Ideas

The Future of Work Is a Choice

AI can double productivity with the same workforce, or deliver the same output with half the people. Which outcome we get is not determined by the technology.

Last updated: · 3 min read

The displacement narrative treats the future of work as something that happens to people. The augmentation narrative treats it as something people can shape. Both are partly right. The outcome depends on choices by policymakers, technologists, employers, and workers themselves. The question is who gets to make those choices.

Too often, the conversation about AI and work gets framed as a prediction: how many jobs will AI eliminate? When will automation replace human workers? Those questions assume the outcome is determined by the technology. It isn't. The outcome is determined by the choices we make about how to deploy it.

Here's the fork in the road: do we want AI to double productivity with the same number of people, or deliver the same output with half the workforce? Both are technically possible. One path treats workers as a cost to be reduced. The other treats human capability as something to be strengthened. One concentrates the gains of AI among the people who own the systems. The other distributes those gains across the people who use them. The technology doesn't choose between these futures. We do. And right now, the default - markets optimizing for short-term returns - is choosing the first path by inertia.

The care economy is where this choice becomes most visible. There are 4.3 million home health and personal care aides in the United States. The number of Americans over 65 will grow from 58 million to 82 million by 2050, and the demand for human care workers will grow with it. These are jobs that AI cannot replace - the physical presence, the emotional judgment, the trust that develops between a caregiver and the person in their care. But AI can make those jobs better. Real-time assistance for workers managing complex medical equipment. Monitoring tools that flag risk before a crisis develops. Scheduling systems that reduce the administrative burden that drives burnout. The question is whether we design AI to augment these workers or to surveil and manage them. That's a design choice, and it will be made by whoever controls the development process.

I co-authored a piece in US News with Jade Lin making the case that AI policy for work has to start from the workers, not the technology. Policymakers and technologists cannot be the only ones who decide how AI is used and what values are embedded into it. The tools being built for home care should be developed in consultation with care workers. The same principle applies across industries - in agriculture, in education, in logistics. The people whose working lives will be reshaped by AI should have authority over how that reshaping happens. That's a governance argument, not a labor argument, and it connects directly to everything else I work on.

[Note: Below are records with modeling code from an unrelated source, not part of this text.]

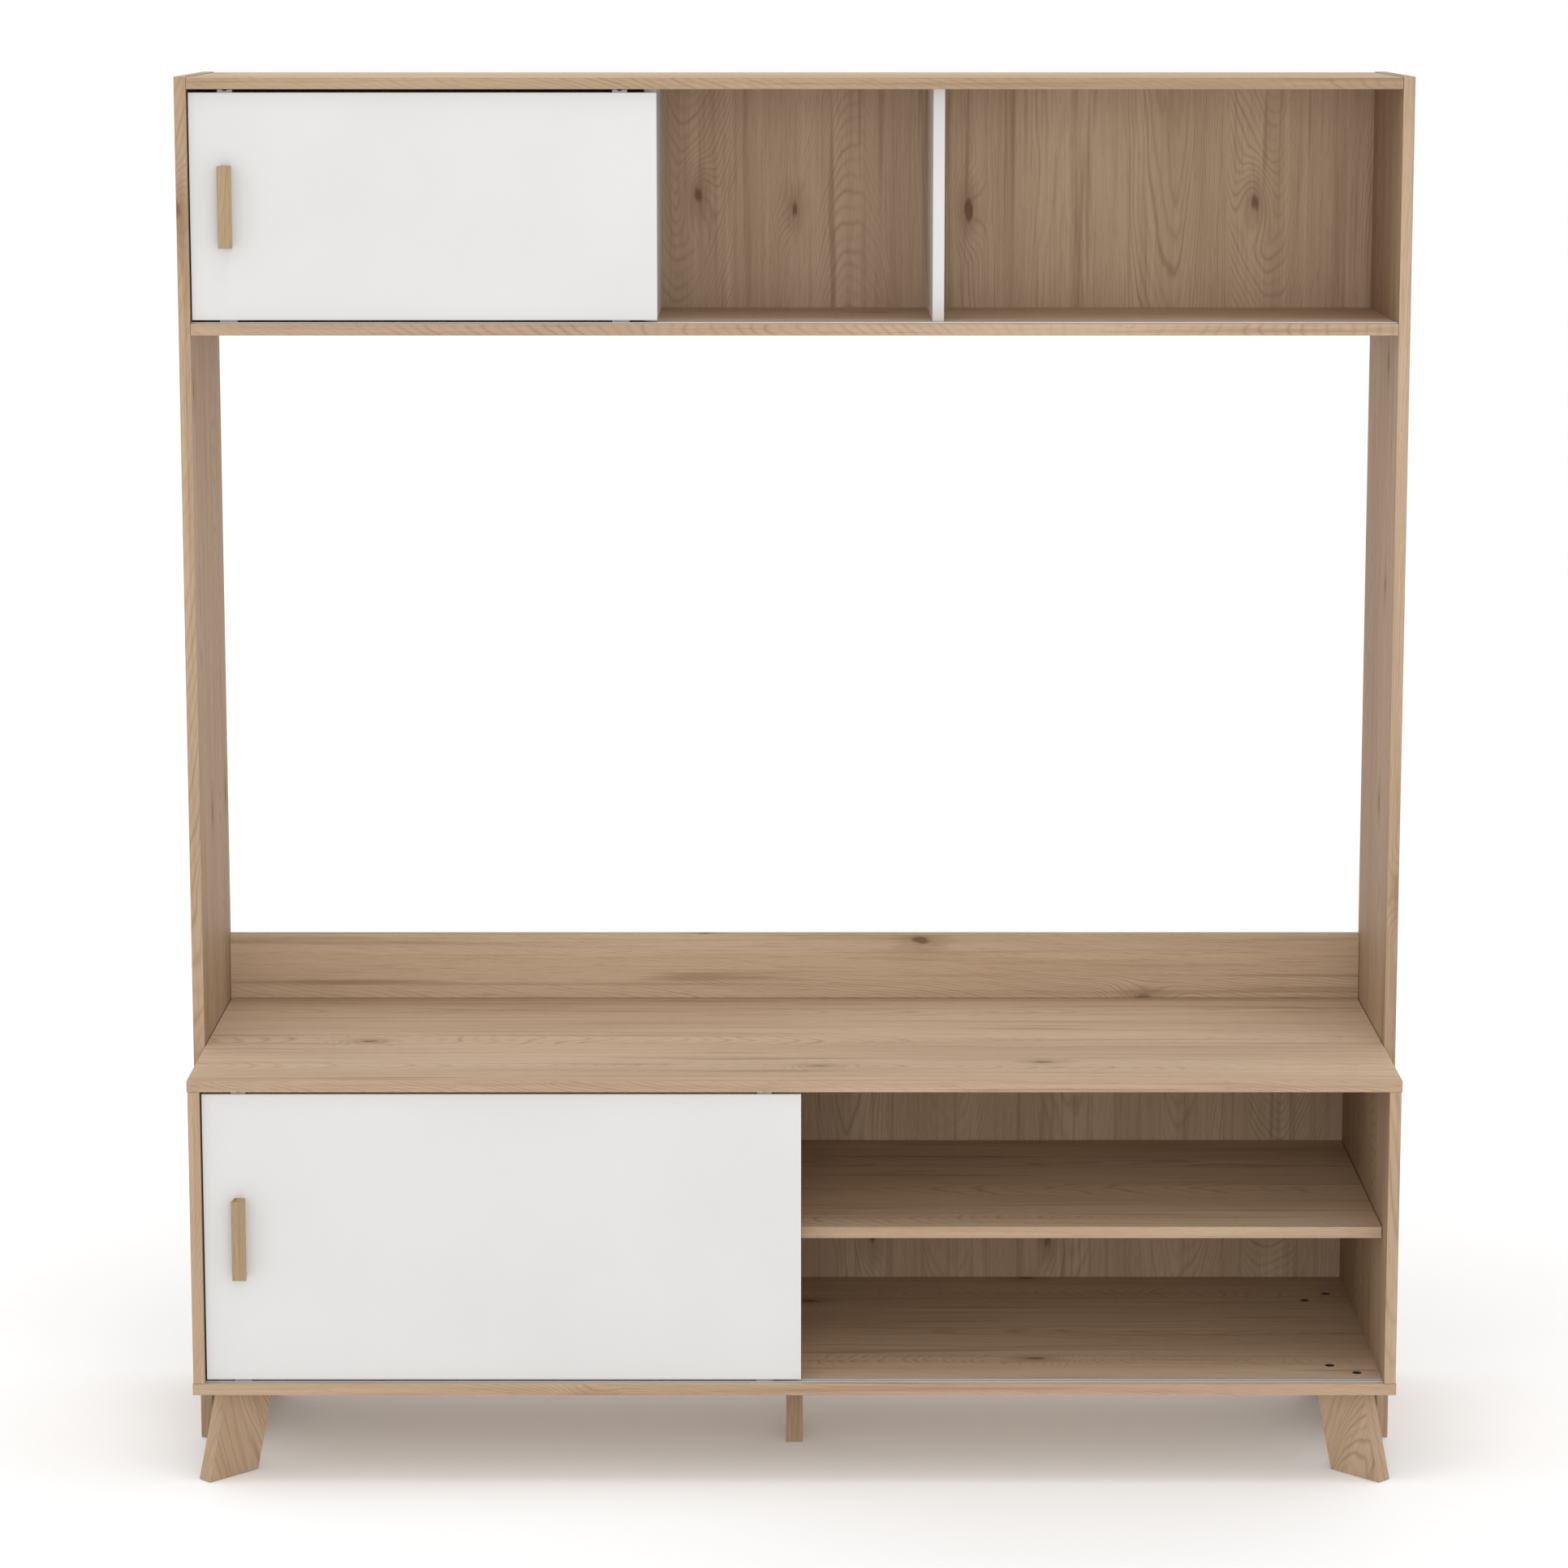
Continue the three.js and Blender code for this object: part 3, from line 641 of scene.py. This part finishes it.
def stubs(places, radius, start, end, name):
    """One piece made of a short rod at each place, from start to end in depth."""
    rods = [rod(radius, (x, start, z), (x, end, z), sides=NAIL_SIDES) for x, z in places]
    take(rods[0])
    for one in rods:
        one.select_set(True)
    bpy.ops.object.join()
    piece = bpy.context.object
    piece.name = piece.data.name = name
    return piece


def back_panel(node, inner_boards):
    """A thin back: decor in front, raw behind, nailed all round and at the inner boards."""
    low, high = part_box(node)
    piece = block(low, high, node + "_panel")
    round_edges(piece, THIN_EDGE, 1)
    lay_grain(piece, Z)
    paint(piece, WALNUT, HARDBOARD, choose=lambda face: int(face.normal.y > SQUARE_ON))
    fit_in(piece, "cabinet", "back_board", node)

    places = nail_places(low, high, inner_boards)
    deep = high.y - NAIL_DIMPLE
    heads = stubs(places, NAIL_RADIUS, deep, high.y - NAIL_SUNK, node + "_nails")
    dents = stubs(places, NAIL_RADIUS * DIMPLE_SHARE, deep, high.y + DIMPLE_RISE, "cutter")
    cut(piece, dents)
    paint(heads, ZINC)
    fit_in(heads, "cabinet", "steel")


# ---------------------------------------------------------------- legs and fasteners
LEG_BOARD = 0.022  # thickness
LEG_WIDTH = 0.080
LEG_LEAN = 0.031  # how far the foot stands out past the top
LEG_GRAIN = 31.5  # degrees from the lean to the print, which runs the other way


def leg(node, out, screws):
    """A slanted board. out is the flat direction in which the foot leans."""
    low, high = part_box(node)
    out = Vector((*out, 0)).normalized()
    reach = LEG_LEAN * out
    centre = middle(node)
    clear_selection()
    bpy.ops.mesh.primitive_cube_add(size=1, location=centre - reach / 2)
    piece = bpy.context.object
    piece.scale = (LEG_WIDTH, LEG_BOARD, high.z - low.z)
    piece.rotation_euler.z = math.atan2(out.y, out.x)
    settle(node + "_board")
    select_in_edit(piece, "VERT", lambda v: v.co.z < centre.z)
    bpy.ops.transform.translate(value=reach)
    leave_edit()
    cutters = []
    for screw in screws:
        x, y = middle(screw).xy
        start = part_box(screw)[0].z - SEAT
        cutters.append(rod(SHANK_RADIUS + HOLE_GAP, (x, y, start), (x, y, high.z + BIG)))
    cut(piece, *cutters)
    round_edges(piece, LEG_EDGE)
    lay_grain(piece, (reach - Z * (high.z - low.z)).normalized(), LEG_GRAIN, out)
    paint(piece, SHADED_WALNUT)
    fit_in(piece, "cabinet", "wood_decor", node)


SOCKET_RADIUS = 0.0026
SOCKET_DEPTH = 0.0019
BOLT_TIP = 0.35  # the tip's radius over the shank's


def leg_screw(node):
    """A flat-head furniture bolt with a hexagon socket."""
    low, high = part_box(node)
    x, y = middle(node).xy
    head = (high.x - low.x) / 2
    piece = rod(head, (x, y, high.z - SCREW_HEAD_HEIGHT), (x, y, high.z), node + "_bolt")
    length = high.z - SCREW_HEAD_HEIGHT - low.z
    select_in_edit(piece, "FACE", lambda f: f.normal.z < -SQUARE_ON)
    bpy.ops.mesh.inset(thickness=head - SHANK_RADIUS)
    pull(-Z * (length - SHANK_RADIUS))
    pull(-Z * SHANK_RADIUS)
    squeeze((BOLT_TIP, BOLT_TIP, 1), (x, y, low.z))
    leave_edit()
    cut(piece, rod(SOCKET_RADIUS, (x, y, high.z - SOCKET_DEPTH), (x, y, high.z + BIG), sides=6))
    round_edges(piece, THIN_EDGE)
    paint(piece, BURNISHED)
    fit_in(piece, "cabinet", "steel", node)


CROSS_LONG = 0.0022
CROSS_WIDE = 0.0005
CROSS_DEPTH = 0.0013
SCREW_POINT = 0.2  # the point's radius over the shank's


def handle_screw(node, body):
    """A countersunk screw with a cross recess, driven from behind the door."""
    low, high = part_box(node)
    x, _, z = middle(node)
    head = (high.x - low.x) / 2
    neck = high.y - HANDLE_HEAD_HEIGHT
    piece = rod(head, (x, neck, z), (x, high.y, z), node + "_shank")
    share = HANDLE_SHANK_RADIUS / head
    select_in_edit(piece, "FACE", lambda f: f.normal.y < -SQUARE_ON)
    squeeze((share, 1, share), (x, neck, z))
    pull(-Y * (neck - low.y - HANDLE_SHANK_RADIUS))
    pull(-Y * HANDLE_SHANK_RADIUS)
    squeeze((SCREW_POINT, 1, SCREW_POINT), (x, low.y, z))
    leave_edit()
    deep = high.y - CROSS_DEPTH
    cut(
        piece,
        block((x - CROSS_LONG, deep, z - CROSS_WIDE), (x + CROSS_LONG, high.y + BIG, z + CROSS_WIDE)),
        block((x - CROSS_WIDE, deep, z - CROSS_LONG), (x + CROSS_WIDE, high.y + BIG, z + CROSS_LONG)),
    )
    round_edges(piece, METAL_EDGE, 1)
    paint(piece, ZINC)
    fit_in(piece, body, "steel", node)


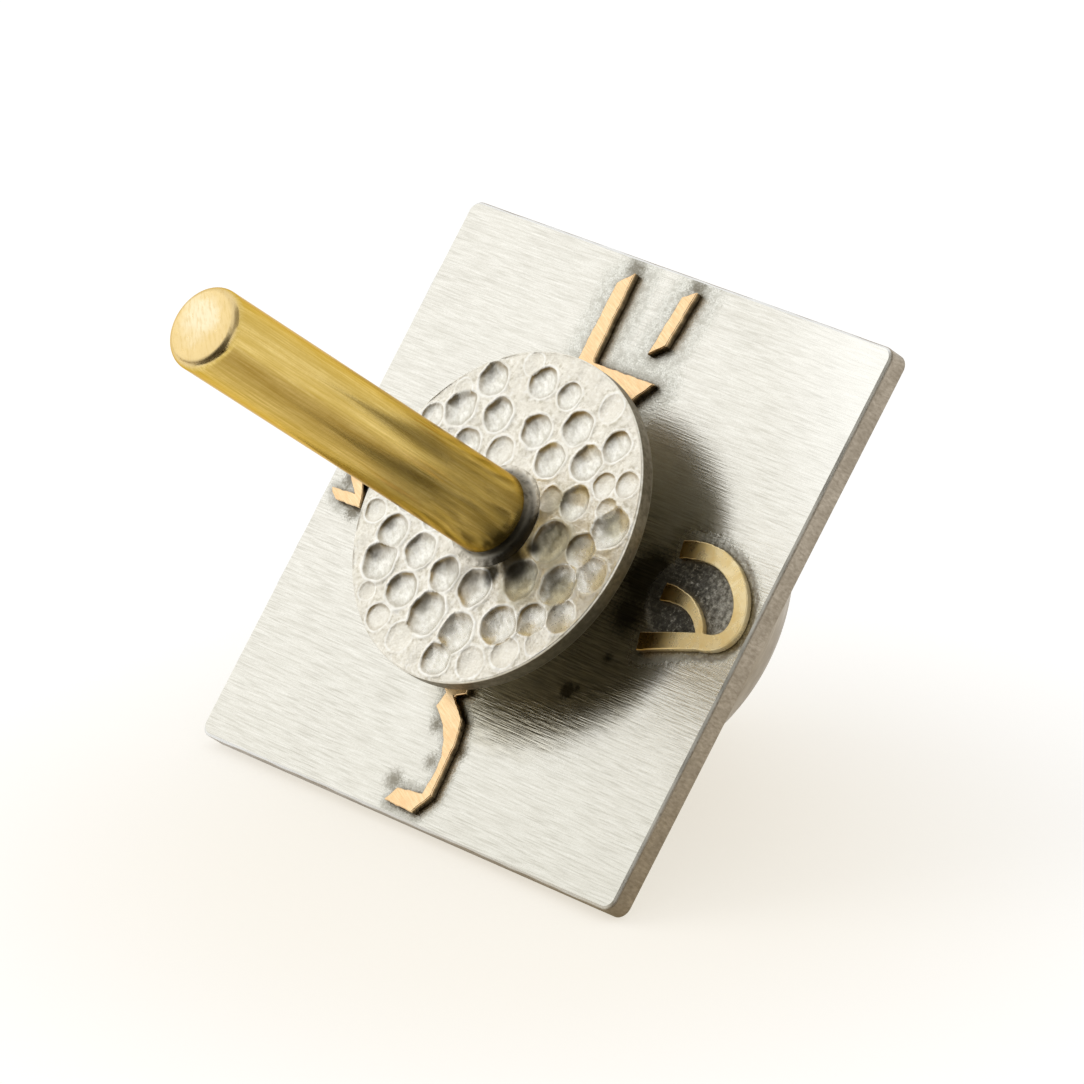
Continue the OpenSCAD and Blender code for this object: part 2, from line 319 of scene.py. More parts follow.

The WEF Future of Jobs Report 2025 found that 86 percent of employers expect AI to transform their business by 2030, and 41 percent plan to reduce staff in roles where skills are becoming less relevant. At the same time, care economy jobs - nursing, social work, personal care - are among the fastest-growing categories globally. That divergence tells you something about where the real economic and social value lies in an AI-enabled economy. The jobs that are hardest to automate are often the ones our economy values least. AI gives us an opportunity to correct that, if we treat the question as one of institutional design rather than market optimization.

At the McGovern Foundation, we fund organizations working at this intersection. Digital Green's AI-powered advisory tools don't replace agricultural extension workers - they make those workers more effective, reaching hundreds of thousands of farmers who previously had no access to expert guidance. Khushi Baby doesn't replace community health workers in Rajasthan - it gives them data infrastructure that makes their knowledge actionable at scale. The pattern is the same across our portfolio: AI that treats human workers as the point of the system rather than the bottleneck in it.

The phrase I keep coming back to is simple: don't adopt AI to do things better - use AI to do better things. The distinction sounds small. In practice, it's the difference between an economy that uses AI to squeeze more out of fewer people and one that uses AI to extend human capability into places it couldn't previously reach. Left to markets focused on short-term profit, displacement will dominate. Getting the other outcome requires policymakers, technologists, and civil society to design for it deliberately. The future of work isn't a forecast. It's a decision we're making right now, whether we realize it or not.